Skandal korupsi dan pencucian uang di kementerian keuangan — yang disertai manuver politik Jokowi setelah itu — nampaknya merupakan perebutan kekuasaan antara Megawati-Mahfud melawan Jokowi-Luhut.
Sejak awal wacana perpanjangan masa jabatan presiden — yang diduga kuat berasal dari istana (baca: Jokowi-Luhut) — telah ditentang keras oleh Ketum PDI-P Megawati Soekarnoputri.
Menko Polhukam Mahfud MD juga juga tak mendukung gagasan yang berbahaya itu, baik lantaran berpotensi melanggar konstitusi maupun keos sosial. Dalam obrolannya dengan Mahfud pada 1 Januarin lalu, pakar hukum Tata Negara dari UGM, Zainal Arifin Mochtar, menyatakan Mahfud mengaku tidak tahu apakah pilpres jadi dilaksanakan tahun depan.
Pernyataan ini mengisyaratkan, ada usaha pihak istana untuk menunda pilpres. Pada 2 Maret, sekonyong-konyong PN Jakarta Pusat mengabulkan gugatan Partai Prima terhadap KPU terkait proses verifikasi parpol di mana Prima dicoret dari peserta peserta karena tak memenuhi persyaratan administratif.
PN Jakarta Pusat memerintahkan KPU menunda pemilu hingga dua tahun empat bulan ke depan. Periode ini sama dengan usulan awal tiga ketua umum parpol, termasuk Ketum PKB Muhaimin Iskandar.
Bagaimanapun, keputusan pengadilan itu kontroversial. Karena itu, nyaris semua pakar hukum tatanegara, termasuk Mahfud yang merupakan profesor hukum tatanegara, melihat keputusan PN itu salah kamar, melanggar wewenangnya.
Seharusnya isu ini ditangani Bawaslu atau badan yang terkait dengan pemilu, bukan pengadilan umum. Publik, pakar, bahkan juga SBY mencurigai ada tangan istana di baliknya untuk menjustifikasi penundaan pemilu.
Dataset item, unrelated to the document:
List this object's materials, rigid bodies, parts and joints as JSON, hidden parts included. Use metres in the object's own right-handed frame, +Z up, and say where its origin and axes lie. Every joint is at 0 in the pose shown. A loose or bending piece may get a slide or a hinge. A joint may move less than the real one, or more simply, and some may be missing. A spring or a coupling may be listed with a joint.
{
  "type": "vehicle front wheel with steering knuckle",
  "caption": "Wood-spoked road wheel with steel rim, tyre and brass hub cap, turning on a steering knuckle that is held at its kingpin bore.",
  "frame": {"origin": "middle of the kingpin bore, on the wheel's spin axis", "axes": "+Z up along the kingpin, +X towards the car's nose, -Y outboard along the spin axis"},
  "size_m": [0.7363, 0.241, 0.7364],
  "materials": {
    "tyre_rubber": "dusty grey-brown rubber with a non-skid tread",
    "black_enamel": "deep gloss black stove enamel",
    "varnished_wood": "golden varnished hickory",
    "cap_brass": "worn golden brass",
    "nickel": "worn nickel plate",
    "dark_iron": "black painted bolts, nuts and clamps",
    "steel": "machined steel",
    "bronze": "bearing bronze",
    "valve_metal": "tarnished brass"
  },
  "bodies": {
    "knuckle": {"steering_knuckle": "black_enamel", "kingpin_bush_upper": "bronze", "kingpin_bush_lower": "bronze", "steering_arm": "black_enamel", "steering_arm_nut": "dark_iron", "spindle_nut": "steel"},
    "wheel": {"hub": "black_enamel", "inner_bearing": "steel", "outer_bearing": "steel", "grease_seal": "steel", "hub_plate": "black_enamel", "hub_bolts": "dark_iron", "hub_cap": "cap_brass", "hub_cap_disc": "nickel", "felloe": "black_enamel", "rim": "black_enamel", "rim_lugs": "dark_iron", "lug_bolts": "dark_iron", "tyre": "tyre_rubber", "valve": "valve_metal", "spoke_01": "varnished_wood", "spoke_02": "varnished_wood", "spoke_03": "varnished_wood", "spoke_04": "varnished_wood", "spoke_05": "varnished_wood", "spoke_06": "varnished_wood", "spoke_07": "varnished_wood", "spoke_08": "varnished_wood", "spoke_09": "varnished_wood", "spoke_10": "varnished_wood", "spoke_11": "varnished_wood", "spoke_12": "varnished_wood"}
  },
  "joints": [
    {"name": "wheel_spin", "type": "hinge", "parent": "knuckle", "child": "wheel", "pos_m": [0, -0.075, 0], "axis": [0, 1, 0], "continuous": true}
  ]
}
Isu ini menjadi isu panas dan ramai diperbincangkan semua kalangan, yang mengganggu stabilitas politik karena pilpres menjadi tidak pasti. Pada 7 Maret, Mahfud melakukan konferensi pers yang menyatakan bahwa tengah malam tadi Mega menelponnya dengan marah-marah terkait kasus Partai Prima yang dicurigai sebagai manuver Jokowi-Luhut untuk membatalkan pilpres.
Kecurigaan ini masuk akal karena baik Luhut maupun Jokowi memperlihatkan gelagat ingin berkuasa lebih lama. Gagasan ini kemudian disuruh diorkestrasi oleh relawan, kepala desa, menteri, parpol, bahkan Ketua MPR Bambang Soesatyo dan Wakil Ketua MPR Lanyalla Mahmud Mattalitti.
Menurut Yusril Ihza Mahendra yang diketahui dekat dengan kekuasaan, perpanjangan masa jabatan presiden bisa dilakukan oleh MPR. Tentu ini mengkhawatirkan Mega.
Sehari setelah konferensi pers tentang marah-marahnya Mega, Mahfud membongkar skandal kementerian keuangan yang melibatkan dana jumbo bernilai Rp 300 triliun ketika ia bicara di UGM dan UII. Skandal ini melibatkan 400-an pegawai Ditjen Pajak dan Ditjen Bea Cukai di bawah Kementerian Keuangan dan berlangsung setidaknya sejak 2009.
Menurut Pusat Pelaporan Analisis dan Transaksi Keuangan (PPATK), kasus ini telah ia laporkan ke Menteri Keuangan Sri Mulyani Indrawati (SMI) selama paling kurang 200 kali. Namun, tak digubris.
Ajaib, Jokowi yang sering menyerukan para pembantunya untuk berhemat, buta terhadap korupsi dan pencucian uang di kementerian keuangan yang begitu telanjang. Padahal, selaku presiden, Jokowi harus bertanggung jawab terhadap skandal ini. Bukan mustahil skandal ini melibatkan orang dalam. Toh, beberapa waktu lalu, Luhut memprotes KPK yang masih juga melakukan OTT. Tidak baik untuk citra negara, katanya.
Pada era pemerintahan SBY (2004-2009), SMI adalah Menteri Keuangan dan pada era ini juga terjadi skandal
BLBI dan Bank Century. Hubungan Mega-SBY tak harmonis sejak SBY mengalahkannya dalam pilpres 2004.
Maka, sepanjang dua periode presidensi SBY, PDI-P menjadi partai oposisi yang sangat kritis terhadap kebijakan pemerintah, ternasuk kasus BLBI dan Bank Century yang ditangani SMI.